Details on News Corp’s move to hitch itself to the commerce media boom is under wraps until next week but George was a co-author of a McKinsey report last year Commerce Media; The new force transforming advertising in which it forecasts an eye-popping $1.3 trillion is at stake in company valuations in the US alone by 2026.
Retailers are set to be the main beneficiaries with $820bn in potential enterprise value gains; $280bn for advertisers via higher returns from ad spend; $50bn for publishers, $5bn for ad agencies and $160bn for adtech firms who can deliver proxy sales operations for retailers which don’t set-up their own in-house retailer media units.
Mi3’s 74-page Retailer Media Next report last month covered the outlook for the Australian market and the key challenges that consumer goods brands want addressed – namely measurement, attribution and data sharing – before the sector can realise its bullish macro forecasts.
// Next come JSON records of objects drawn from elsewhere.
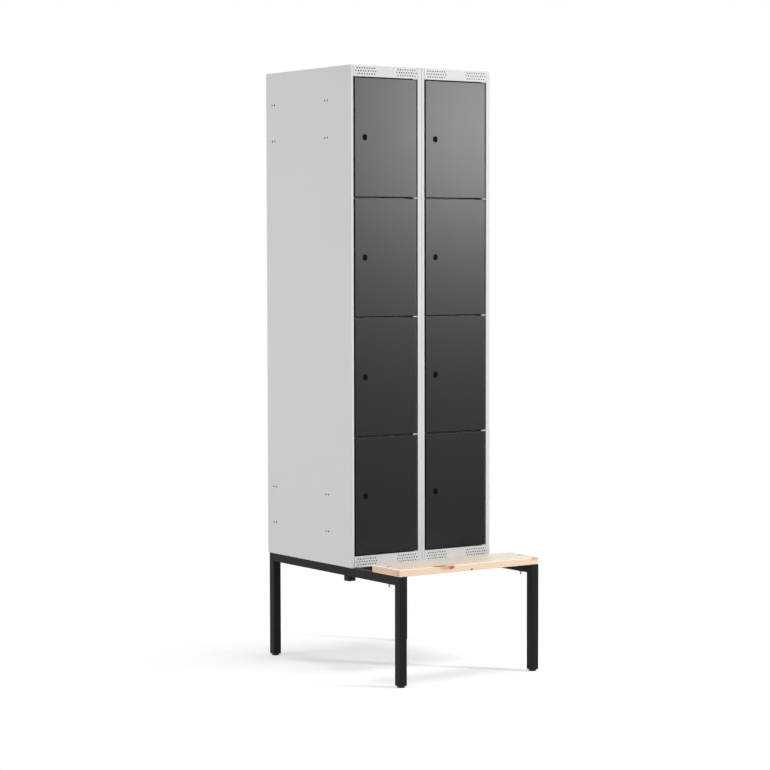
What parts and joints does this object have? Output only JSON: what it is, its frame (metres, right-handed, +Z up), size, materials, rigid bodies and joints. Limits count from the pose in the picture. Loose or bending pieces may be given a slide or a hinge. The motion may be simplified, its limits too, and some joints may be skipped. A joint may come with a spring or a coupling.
{
  "type": "locker with bench",
  "caption": "Steel locker of two columns of stacked hinged doors with cam locks, on a square-tube stand that reaches forward to carry a wooden bench plank.",
  "frame": {"origin": "on the floor, under the middle of the whole object's box, between the bench's front edge and the locker's back", "axes": "+X along the front from left to right as the doors are faced, +Y from the bench to the back, +Z up"},
  "size_m": [0.5996, 0.838, 2.1183],
  "materials": {
    "light_grey_paint": "light grey powder coat, satin, very fine grain",
    "black_door_paint": "black powder coat, satin",
    "black_tube_paint": "black powder coat, satin, over square steel tube",
    "black_lock": "matt black coated lock barrel and nut",
    "zinc_steel": "bright zinc-plated steel",
    "black_plastic": "moulded black plastic",
    "pine": "planed pine with a clear satin lacquer"
  },
  "bodies": {
    "carcass": {"left_left_side": "light_grey_paint", "left_right_side": "light_grey_paint", "left_back": "light_grey_paint", "left_roof": "light_grey_paint", "left_base": "light_grey_paint", "left_top_fascia": "light_grey_paint", "left_bottom_fascia": "light_grey_paint", "left_shelf_1": "light_grey_paint", "left_shelf_2": "light_grey_paint", "left_shelf_3": "light_grey_paint", "right_left_side": "light_grey_paint", "right_right_side": "light_grey_paint", "right_back": "light_grey_paint", "right_roof": "light_grey_paint", "right_base": "light_grey_paint", "right_top_fascia": "light_grey_paint", "right_bottom_fascia": "light_grey_paint", "right_shelf_1": "light_grey_paint", "right_shelf_2": "light_grey_paint", "right_shelf_3": "light_grey_paint", "left_side_frame": "black_tube_paint", "left_front_foot_glide": "black_plastic", "left_rear_foot_glide": "black_plastic", "right_side_frame": "black_tube_paint", "right_front_foot_glide": "black_plastic", "right_rear_foot_glide": "black_plastic", "front_cross_rail": "black_tube_paint", "rear_cross_rail": "black_tube_paint", "bench_plank": "pine", "left_bench_bolt": "zinc_steel", "right_bench_bolt": "zinc_steel", "left_front_module_bolt": "zinc_steel", "left_rear_module_bolt": "zinc_steel", "right_front_module_bolt": "zinc_steel", "right_rear_module_bolt": "zinc_steel"},
    "left_door_body_1": {"left_door_1": "black_door_paint", "left_lock_housing_1": "black_lock"},
    "left_cam_body_1": {"left_lock_cam_1": "zinc_steel"},
    "left_door_body_2": {"left_door_2": "black_door_paint", "left_lock_housing_2": "black_lock"},
    "left_cam_body_2": {"left_lock_cam_2": "zinc_steel"},
    "left_door_body_3": {"left_door_3": "black_door_paint", "left_lock_housing_3": "black_lock"},
    "left_cam_body_3": {"left_lock_cam_3": "zinc_steel"},
    "left_door_body_4": {"left_door_4": "black_door_paint", "left_lock_housing_4": "black_lock"},
    "left_cam_body_4": {"left_lock_cam_4": "zinc_steel"},
    "right_door_body_1": {"right_door_1": "black_door_paint", "right_lock_housing_1": "black_lock"},
    "right_cam_body_1": {"right_lock_cam_1": "zinc_steel"},
    "right_door_body_2": {"right_door_2": "black_door_paint", "right_lock_housing_2": "black_lock"},
    "right_cam_body_2": {"right_lock_cam_2": "zinc_steel"},
    "right_door_body_3": {"right_door_3": "black_door_paint", "right_lock_housing_3": "black_lock"},
    "right_cam_body_3": {"right_lock_cam_3": "zinc_steel"},
    "right_door_body_4": {"right_door_4": "black_door_paint", "right_lock_housing_4": "black_lock"},
    "right_cam_body_4": {"right_lock_cam_4": "zinc_steel"}
  },
  "joints": [
    {"name": "left_door_hinge_1", "type": "hinge", "parent": "carcass", "child": "left_door_body_1", "pos_m": [-0.03, -0.123, 1.8708], "axis": [0, 0, 1], "range_deg": [0, 110]},
    {"name": "left_lock_turn_1", "type": "hinge", "parent": "left_door_body_1", "child": "left_cam_body_1", "pos_m": [-0.241, -0.119, 1.8708], "axis": [0, 1, 0], "range_deg": [0, 90]},
    {"name": "left_door_hinge_2", "type": "hinge", "parent": "carcass", "child": "left_door_body_2", "pos_m": [-0.03, -0.123, 1.4558], "axis": [0, 0, 1], "range_deg": [0, 110]},
    {"name": "left_lock_turn_2", "type": "hinge", "parent": "left_door_body_2", "child": "left_cam_body_2", "pos_m": [-0.241, -0.119, 1.4558], "axis": [0, 1, 0], "range_deg": [0, 90]},
    {"name": "left_door_hinge_3", "type": "hinge", "parent": "carcass", "child": "left_door_body_3", "pos_m": [-0.03, -0.123, 1.0408], "axis": [0, 0, 1], "range_deg": [0, 110]},
    {"name": "left_lock_turn_3", "type": "hinge", "parent": "left_door_body_3", "child": "left_cam_body_3", "pos_m": [-0.241, -0.119, 1.0408], "axis": [0, 1, 0], "range_deg": [0, 90]},
    {"name": "left_door_hinge_4", "type": "hinge", "parent": "carcass", "child": "left_door_body_4", "pos_m": [-0.03, -0.123, 0.6258], "axis": [0, 0, 1], "range_deg": [0, 110]},
    {"name": "left_lock_turn_4", "type": "hinge", "parent": "left_door_body_4", "child": "left_cam_body_4", "pos_m": [-0.241, -0.119, 0.6258], "axis": [0, 1, 0], "range_deg": [0, 90]},
    {"name": "right_door_hinge_1", "type": "hinge", "parent": "carcass", "child": "right_door_body_1", "pos_m": [0.27, -0.123, 1.8708], "axis": [0, 0, 1], "range_deg": [0, 110]},
    {"name": "right_lock_turn_1", "type": "hinge", "parent": "right_door_body_1", "child": "right_cam_body_1", "pos_m": [0.059, -0.119, 1.8708], "axis": [0, 1, 0], "range_deg": [0, 90]},
    {"name": "right_door_hinge_2", "type": "hinge", "parent": "carcass", "child": "right_door_body_2", "pos_m": [0.27, -0.123, 1.4558], "axis": [0, 0, 1], "range_deg": [0, 110]},
    {"name": "right_lock_turn_2", "type": "hinge", "parent": "right_door_body_2", "child": "right_cam_body_2", "pos_m": [0.059, -0.119, 1.4558], "axis": [0, 1, 0], "range_deg": [0, 90]},
    {"name": "right_door_hinge_3", "type": "hinge", "parent": "carcass", "child": "right_door_body_3", "pos_m": [0.27, -0.123, 1.0408], "axis": [0, 0, 1], "range_deg": [0, 110]},
    {"name": "right_lock_turn_3", "type": "hinge", "parent": "right_door_body_3", "child": "right_cam_body_3", "pos_m": [0.059, -0.119, 1.0408], "axis": [0, 1, 0], "range_deg": [0, 90]},
    {"name": "right_door_hinge_4", "type": "hinge", "parent": "carcass", "child": "right_door_body_4", "pos_m": [0.27, -0.123, 0.6258], "axis": [0, 0, 1], "range_deg": [0, 110]},
    {"name": "right_lock_turn_4", "type": "hinge", "parent": "right_door_body_4", "child": "right_cam_body_4", "pos_m": [0.059, -0.119, 0.6258], "axis": [0, 1, 0], "range_deg": [0, 90]}
  ]
}
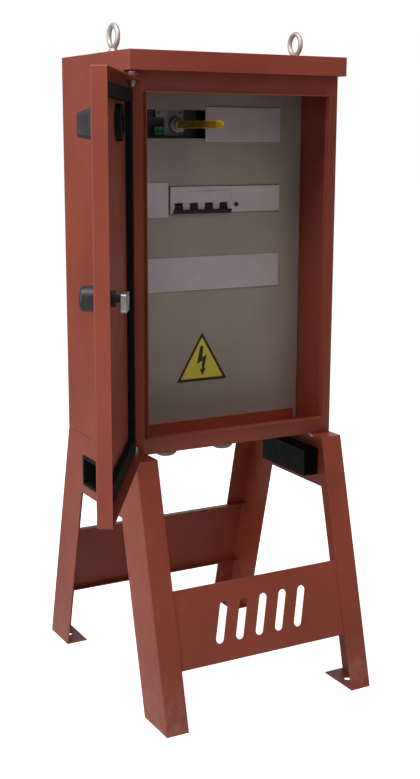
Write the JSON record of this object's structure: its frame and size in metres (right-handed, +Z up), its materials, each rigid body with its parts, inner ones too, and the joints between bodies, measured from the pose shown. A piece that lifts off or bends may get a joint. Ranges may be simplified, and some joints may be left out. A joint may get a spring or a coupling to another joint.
{
  "type": "portable power distribution box",
  "caption": "Steel power distribution cabinet with rain hood, hinged door, rail-mounted switch and breaker, on a splayed four-legged stand with grip recesses.",
  "frame": {"origin": "on the floor, at the centre of the four foot holes", "axes": "+Z up, +X to the right seen from the front, -Y out of the cabinet's front"},
  "size_m": [0.6056, 0.7093, 1.121],
  "materials": {
    "red_paint": "satin powder coat, oxide red",
    "zinc_steel": "zinc plated",
    "brass": "drawn brass",
    "black_plastic": "moulded, fine grain",
    "grey_plastic": "moulded polyamide, light grey",
    "light_plastic": "moulded, light grey",
    "cover_paint": "satin powder coat, beige grey",
    "rubber": "foamed sealing rubber",
    "sign_yellow": "printed plate, no lettering",
    "green_plastic": "moulded, green"
  },
  "bodies": {
    "root": {"blank_strip_bottom": "light_plastic", "blank_strip_middle": "light_plastic", "blank_strip_top": "light_plastic", "breaker_body": "light_plastic", "cabinet_body": "red_paint", "cabinet_floor": "red_paint", "cover": "cover_paint", "cover_screws": "zinc_steel", "cover_support_lower": "red_paint", "cover_support_upper": "red_paint", "cross_panel_front": "red_paint", "cross_panel_rear": "red_paint", "din_rail_bottom": "zinc_steel", "din_rail_middle": "zinc_steel", "din_rail_top": "zinc_steel", "earth_bar": "brass", "eye_bolt_nuts": "zinc_steel", "eye_bolt_washers": "zinc_steel", "eye_bolts": "zinc_steel", "frame_standoffs": "zinc_steel", "frame_upright_left": "zinc_steel", "frame_upright_right": "zinc_steel", "front_header": "red_paint", "gland_bodies": "grey_plastic", "gland_dome_nuts": "grey_plastic", "gland_locknuts": "grey_plastic", "gland_seals": "rubber", "hazard_sign": "sign_yellow", "hinge_bracket_bottom": "red_paint", "hinge_bracket_top": "red_paint", "hinge_pins": "zinc_steel", "load_wires": "black_plastic", "main_switch_body": "black_plastic", "main_switch_bridge": "grey_plastic", "rain_hood": "red_paint", "side_frame_left": "red_paint", "side_frame_right": "red_paint", "stand_bolts": "zinc_steel", "stand_nuts": "zinc_steel", "supply_wires": "black_plastic", "switch_terminal": "green_plastic", "terminal_blocks": "grey_plastic", "tub_handle_left": "black_plastic", "tub_handle_right": "black_plastic"},
    "door": {"door_panel": "red_paint", "door_gasket": "rubber", "hinge_bushes": "brass", "handle_flange": "black_plastic", "handle_inner_ring": "black_plastic", "lock_housing": "black_plastic", "lock_nut": "zinc_steel"},
    "handle": {"switch_handle": "black_plastic"},
    "lock": {"lock_knob": "black_plastic", "lock_cam": "zinc_steel", "lock_cam_screw": "zinc_steel"},
    "shaft": {"switch_shaft": "brass", "shaft_coupler": "grey_plastic"},
    "toggles": {"toggle_levers": "black_plastic", "toggle_link_bar": "black_plastic"},
    "button": {"test_button": "black_plastic"}
  },
  "joints": [
    {"name": "door_hinge", "type": "hinge", "parent": "root", "child": "door", "pos_m": [-0.191, -0.121, 0.7345], "axis": [0, 0, 1], "range_deg": [-8, 121.7]},
    {"name": "handle_turn", "type": "hinge", "parent": "door", "child": "handle", "pos_m": [-0.2759, -0.24134, 0.963], "axis": [-0.8508, 0.5255, 0], "range_deg": [-90, 0]},
    {"name": "lock_turn", "type": "hinge", "parent": "door", "child": "lock", "pos_m": [-0.37784, -0.4064, 0.7375], "axis": [-0.8508, 0.5255, 0], "range_deg": [-90, 0]},
    {"name": "shaft_turn", "type": "hinge", "parent": "root", "child": "shaft", "pos_m": [-0.044, 0, 0.963], "axis": [0, -1, 0], "range_deg": [-90, 0]},
    {"name": "toggle_swing", "type": "hinge", "parent": "root", "child": "toggles", "pos_m": [-0.0045, 0.006, 0.8255], "axis": [-1, 0, 0], "range_deg": [0, 64]},
    {"name": "button_press", "type": "slide", "parent": "root", "child": "button", "axis": [0, 1, 0], "range_m": [0, 0.002], "stiffness_N_per_m": 300, "springref_m": -0.001}
  ]
}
Still, McKinsey’s George said the mid-term outlook for commerce media is “massively disruptive. The reason why we're all getting so excited about commerce media is because it moves from audience or [ad] impression delivery to an SKU-level sale,” George told Mi3 this week. “So it's not just marketing activity, it's business outcomes. And when you can tie an impression to a SKU-level sale, you sit back and you go ‘wait a minute, how did we do it before?’ Well, we put the media in front of people who a media company told us to but what happened? Is there any correlation between that and sales that I see? We suspect so but we can't really prove it.”
Loop, don't spray
George said commerce media allowed retailers to carve out higher margins and revenues by approaching the likes of P&G or Unilever to “stop spraying money around the internet” and tie their advertising impressions to SKU sales.
“The onus now is on media companies to prove to advertisers how their audiences demonstrably deliver results and I think the great ones are capable of it,” he said. “There are certainly examples of forward leaning media companies that are working with retailers to say ‘we want to create a vibrant ecosystem to tie those impressions and your [advertising] impression logs to SKU-level. And so the conversation and strategic opportunity remains there for a lot of publishers to do that.”
George said retailers had the biggest enterprise valuation upside because they could match their customers with ad impression on their own assets – websites, ecom and instore – and link more broadly to other publisher audiences that could close the loop to a transaction.
“Retailers are going to want to partner with media companies to have access to their [ad] inventory and so publishers will be beneficiaries of that, even secondarily,” he said. “But now publishers have got an intermediary between them and their customer, which is the CPG [consumer packaged goods brand]. And at some point CPGs are going to say ‘I'll still make sure that I ask that you're on the media plan but it's going to go through the retailer now or a handful of retailers now’.”
Adtech pay dirt
Perhaps most surprising in McKinsey’s forecast on the sector upside from commerce media is the $160bn enterprise value opportunity for adtech providers – VC firms in adtech will no doubt be quivering with delight. George said adtech could act as demand aggregators in commerce media although he ceded “it remains to be seen how robust that number stays over time. Right now, the money flows through the system and there are a handful of intermediaries that have consolidated demand. Let's be realistic and suggest that not every single retailer, even some of the ones at scale, can afford the resources to stand up full sales forces to be able to go after this opportunity. And so there are a number of adtech providers that do more than just the plumbing," he suggested.
"They bring incremental demand. They act as if they're sales forces. And so right now they have an opportunity to get incremental value out of that. I suspect the reason for those numbers being that high is if you're an adtech company, your multiple on your EBITDA is substantially higher than if you were a media company, and substantially higher than if you're a retail company. And so just think about that in terms of getting many [earnings] multiples more for the same amount of revenue that flows through.”
Indeed, George, who at IPG Mediabrands was in the team that created Cadreon, an early agency programmatic trading desk in 2008, said commerce media was currently in the nascent stages of what occurred in online automated advertising trading.
Back then, a lot of people got rich.
“I feel like this is the early days of programmatic, meaning the value proposition is so clear it allows multiple sides of the equation to participate and it will reward winners and punish people or expose people who don't take disproportionate value,” he said.